A great portion of this law suit and this appeal revolves around the question of whether or not the appellee was to share in any profit from the sale of the business. We find from the evidence that the appellee testified that he was told by Carl Higbee that “if the business is sold you will get 50% of the profit.” This evidence was never contradicted.

Regardless of the fact that the company was being sold, the fact remains that an accounting and settlement had to be made between the parties.

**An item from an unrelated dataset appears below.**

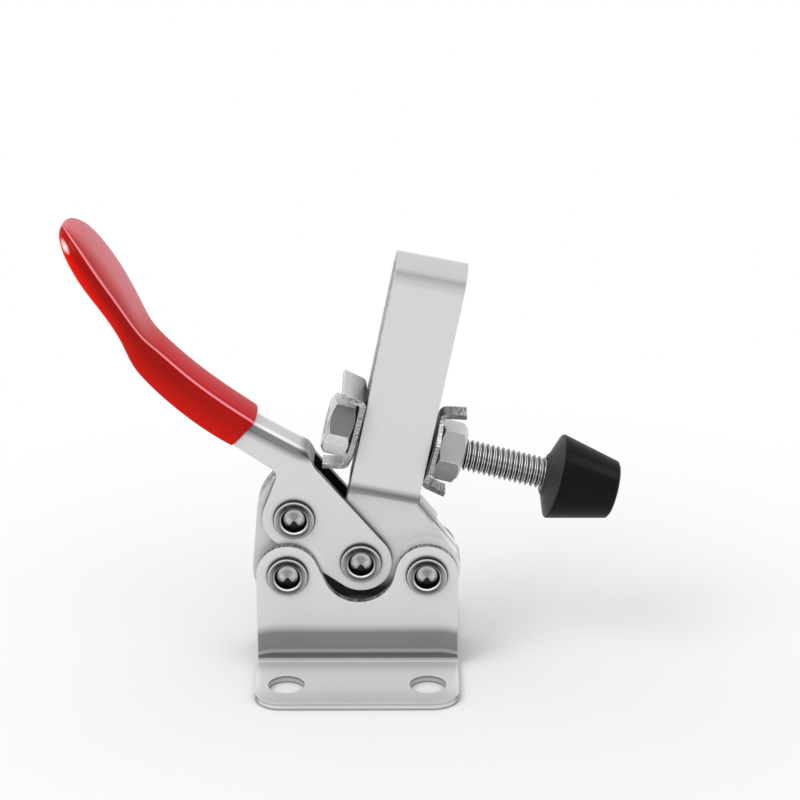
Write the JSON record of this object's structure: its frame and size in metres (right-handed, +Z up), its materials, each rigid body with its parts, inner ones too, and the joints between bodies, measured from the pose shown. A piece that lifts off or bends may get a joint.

The evidence before this court is the statement of profit and loss. In that statement there is a profit shown of $8,649.07. These are the figures submitted and prepared by the accountant who had been keeping the books for several years. This court cannot act as a Board of Accounts. The trial court was in a position to hear the witnesses, analyze the exhibits and reach a decision.

The trial court’s findings on questions of fact will not be disturbed on appeal if there is evidence to support them. Shedd v. Northern Indiana Public Service Co. (1934), 206 Ind. 35, 41, 188 N. E. 322. Further in making this determination on appeal, only the evidence and inferences therefrom which tend to support the findings will be considered. Isenhour v. Speece, Admr. et al. (1958), 238 Ind. 293, 296, 150 N. E. 2d 749.

*575There is ample and sufficient evidence here to support the findings of fact and we hold that the decision is not contrary to law.

We, therefore, further hold that the court did not err in overruling the motion for a new trial.

The judgment is affirmed.

Carson, J., concurs. Faulconer, J., concurs in result.

While Judge Martin participated in the hearing of the oral argument and conference of the judges above named, he did not participate in the adoption of this final opinion.

Note. — Reported in 209 N. E. 2d 916.